:: SUPPLIED INFORMATION ::

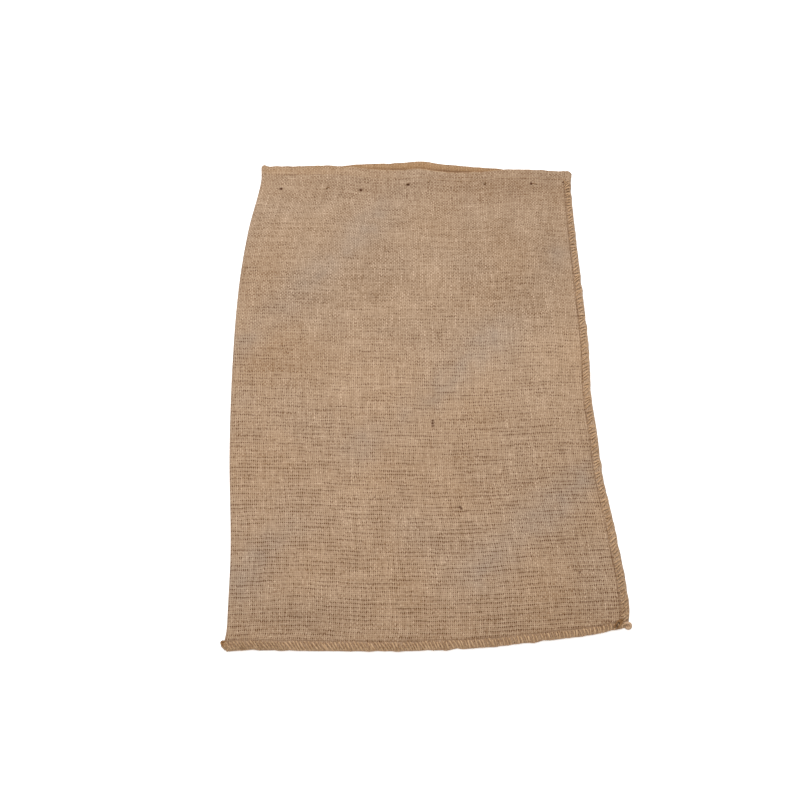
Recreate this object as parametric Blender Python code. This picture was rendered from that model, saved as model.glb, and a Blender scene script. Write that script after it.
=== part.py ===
"""A jute sack laid flat: one length of hessian folded along its left side, hemmed at the mouth and
sewn along its right side and its bottom, with the sewing twine knotted off at both bottom corners.

Metres, +Z up. +Y runs from the sewn bottom to the mouth, +X to the sewn side. The underside is at z = 0.
"""

import math
from collections import namedtuple

import bmesh
import bpy
from mathutils import Vector

# Cloth, hem and seams
CLOTH = 0.0012
HEM_DEPTH = 0.035
HEM_CLOTH = 0.0024
SEAM_BAND = 0.012
SEAM_HEIGHT = 0.0046
SEAM_ROUND = 0.0022
FOLD_HEIGHT = 0.0100
FOLD_ROUND = 0.0060
BODY_HEIGHT = 0.0122

# How far from a seam or from the fold the upper layer takes to reach its full height
SEAM_RISE = 0.060
FOLD_RISE = 0.090
POCKET_RISE = 0.010
POCKET_LEAST = 0.0004

# The mouth, where the upper hem stands open and draws back from the lower one
MOUTH_LIFT = 0.0040
MOUTH_PRESS = 0.15
MOUTH_REACH = 0.110
MOUTH_STEP = 0.0280
STEP_REACH = 0.550
MOUTH_MIDDLE = 0.51
MOUTH_HALF = 0.37

# Nominal sizes of the laid sack, which turn distances into shares of its width and length
WIDTH = 0.497
LENGTH = 0.700

# Outline of the laid sack: its four sides between the corners, whose end points they share
SidePoint = namedtuple("SidePoint", "across along")
FOLDED_SIDE = (
    SidePoint(-0.2405, -0.3640),
    SidePoint(-0.2422, -0.3300),
    SidePoint(-0.2455, -0.2400),
    SidePoint(-0.2555, -0.1100),
    SidePoint(-0.2603, 0.0200),
    SidePoint(-0.2600, 0.1400),
    SidePoint(-0.2530, 0.2350),
    SidePoint(-0.2414, 0.3000),
    SidePoint(-0.2378, 0.3270),
    SidePoint(-0.2376, 0.3508),
)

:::

■ **TASK PROMPT**
Extract the complete data, matching each line exactly.

■ **CORRECT RESPONSE**
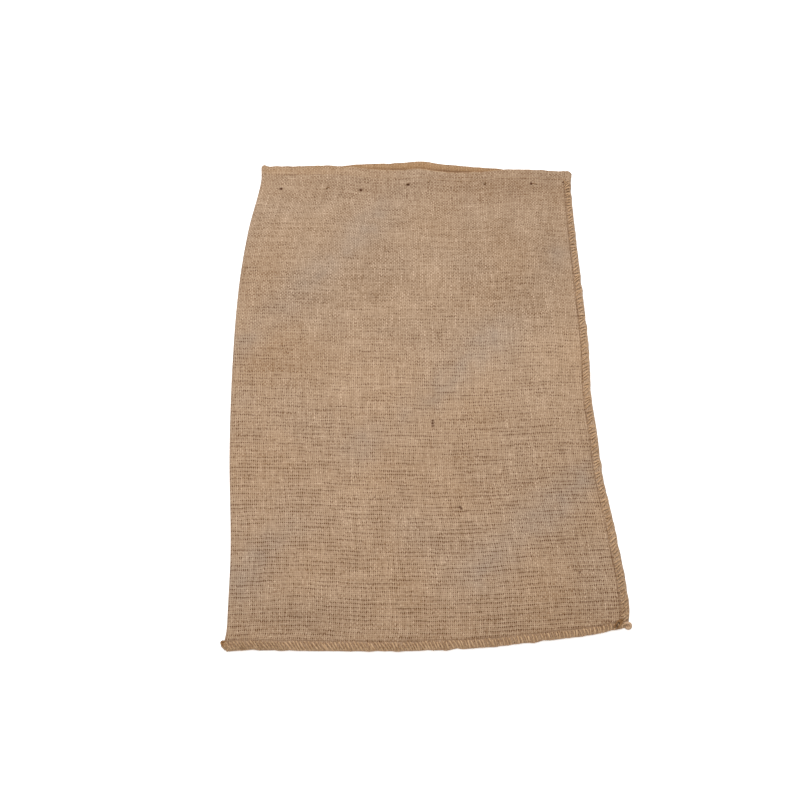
Recreate this object as parametric Blender Python code. This picture was rendered from that model, saved as model.glb, and a Blender scene script. Write that script after it.
=== part.py ===
"""A jute sack laid flat: one length of hessian folded along its left side, hemmed at the mouth and
sewn along its right side and its bottom, with the sewing twine knotted off at both bottom corners.

Metres, +Z up. +Y runs from the sewn bottom to the mouth, +X to the sewn side. The underside is at z = 0.
"""

import math
from collections import namedtuple

import bmesh
import bpy
from mathutils import Vector

# Cloth, hem and seams
CLOTH = 0.0012
HEM_DEPTH = 0.035
HEM_CLOTH = 0.0024
SEAM_BAND = 0.012
SEAM_HEIGHT = 0.0046
SEAM_ROUND = 0.0022
FOLD_HEIGHT = 0.0100
FOLD_ROUND = 0.0060
BODY_HEIGHT = 0.0122

# How far from a seam or from the fold the upper layer takes to reach its full height
SEAM_RISE = 0.060
FOLD_RISE = 0.090
POCKET_RISE = 0.010
POCKET_LEAST = 0.0004

# The mouth, where the upper hem stands open and draws back from the lower one
MOUTH_LIFT = 0.0040
MOUTH_PRESS = 0.15
MOUTH_REACH = 0.110
MOUTH_STEP = 0.0280
STEP_REACH = 0.550
MOUTH_MIDDLE = 0.51
MOUTH_HALF = 0.37

# Nominal sizes of the laid sack, which turn distances into shares of its width and length
WIDTH = 0.497
LENGTH = 0.700

# Outline of the laid sack: its four sides between the corners, whose end points they share
SidePoint = namedtuple("SidePoint", "across along")
FOLDED_SIDE = (
    SidePoint(-0.2405, -0.3640),
    SidePoint(-0.2422, -0.3300),
    SidePoint(-0.2455, -0.2400),
    SidePoint(-0.2555, -0.1100),
    SidePoint(-0.2603, 0.0200),
    SidePoint(-0.2600, 0.1400),
    SidePoint(-0.2530, 0.2350),
    SidePoint(-0.2414, 0.3000),
    SidePoint(-0.2378, 0.3270),
    SidePoint(-0.2376, 0.3508),
)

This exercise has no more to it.